* _Stated problem_
Take all the material and copy it exactly.

--- Start Information supplied ---

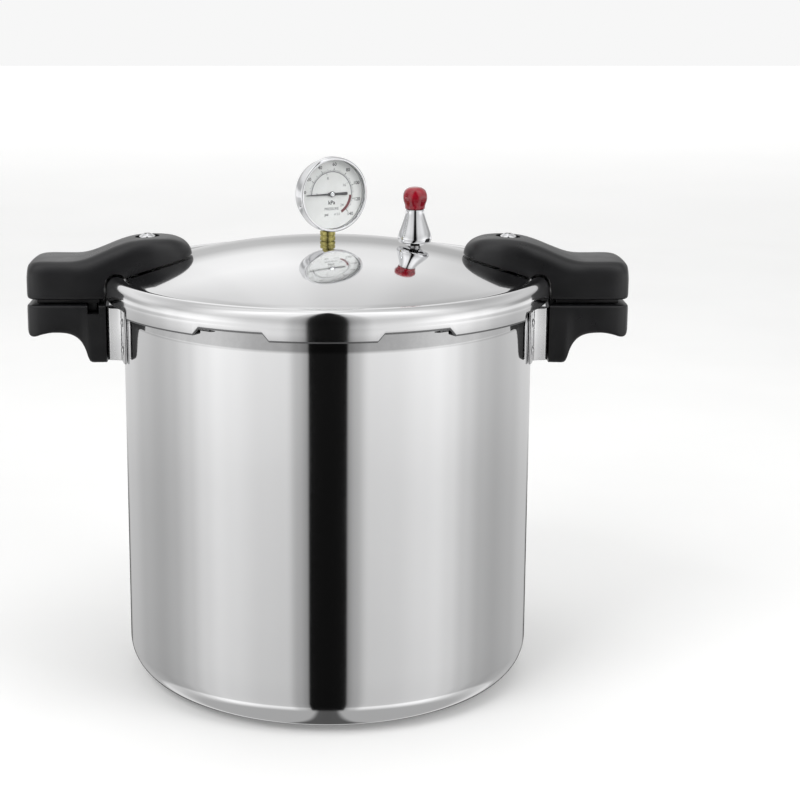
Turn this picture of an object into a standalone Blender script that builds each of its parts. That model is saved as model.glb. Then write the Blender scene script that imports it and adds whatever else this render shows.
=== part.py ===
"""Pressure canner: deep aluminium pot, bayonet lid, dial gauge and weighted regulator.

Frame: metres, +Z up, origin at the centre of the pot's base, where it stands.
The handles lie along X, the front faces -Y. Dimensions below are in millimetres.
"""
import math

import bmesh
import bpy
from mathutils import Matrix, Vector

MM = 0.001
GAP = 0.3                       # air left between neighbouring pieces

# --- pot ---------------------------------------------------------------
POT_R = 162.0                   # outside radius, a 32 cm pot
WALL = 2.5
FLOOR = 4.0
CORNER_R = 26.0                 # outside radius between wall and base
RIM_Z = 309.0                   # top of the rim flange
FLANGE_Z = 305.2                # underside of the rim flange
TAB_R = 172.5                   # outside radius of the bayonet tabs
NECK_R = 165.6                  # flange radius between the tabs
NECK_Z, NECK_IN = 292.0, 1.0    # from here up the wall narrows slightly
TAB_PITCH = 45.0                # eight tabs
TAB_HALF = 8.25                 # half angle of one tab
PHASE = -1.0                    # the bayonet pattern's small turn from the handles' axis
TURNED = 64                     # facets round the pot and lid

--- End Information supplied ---

* _Worked solution_
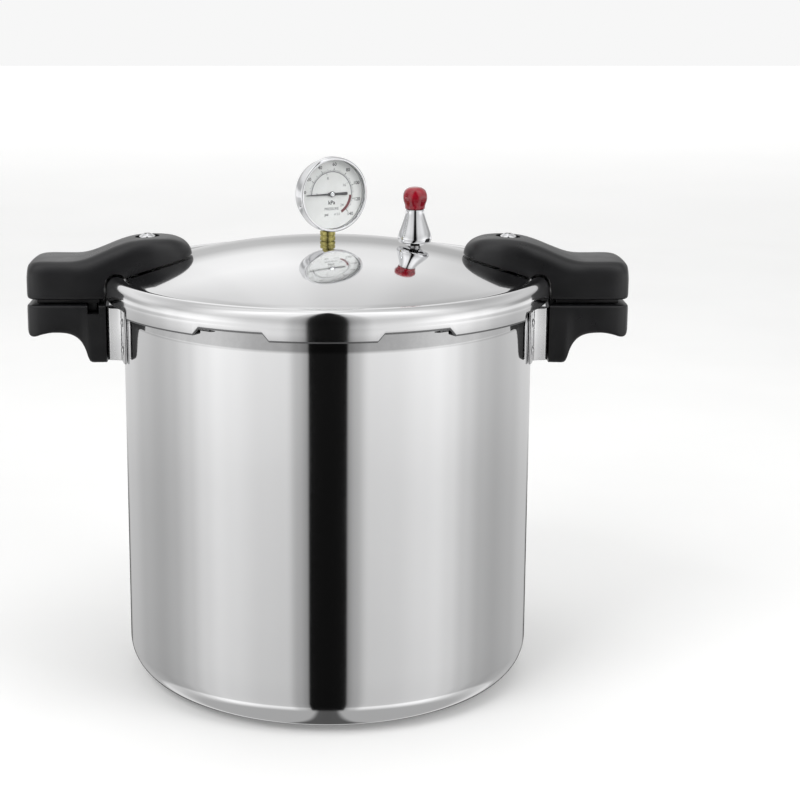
Turn this picture of an object into a standalone Blender script that builds each of its parts. That model is saved as model.glb. Then write the Blender scene script that imports it and adds whatever else this render shows.
=== part.py ===
"""Pressure canner: deep aluminium pot, bayonet lid, dial gauge and weighted regulator.

Frame: metres, +Z up, origin at the centre of the pot's base, where it stands.
The handles lie along X, the front faces -Y. Dimensions below are in millimetres.
"""
import math

import bmesh
import bpy
from mathutils import Matrix, Vector

MM = 0.001
GAP = 0.3                       # air left between neighbouring pieces

# --- pot ---------------------------------------------------------------
POT_R = 162.0                   # outside radius, a 32 cm pot
WALL = 2.5
FLOOR = 4.0
CORNER_R = 26.0                 # outside radius between wall and base
RIM_Z = 309.0                   # top of the rim flange
FLANGE_Z = 305.2                # underside of the rim flange
TAB_R = 172.5                   # outside radius of the bayonet tabs
NECK_R = 165.6                  # flange radius between the tabs
NECK_Z, NECK_IN = 292.0, 1.0    # from here up the wall narrows slightly
TAB_PITCH = 45.0                # eight tabs
TAB_HALF = 8.25                 # half angle of one tab
PHASE = -1.0                    # the bayonet pattern's small turn from the handles' axis
TURNED = 64                     # facets round the pot and lid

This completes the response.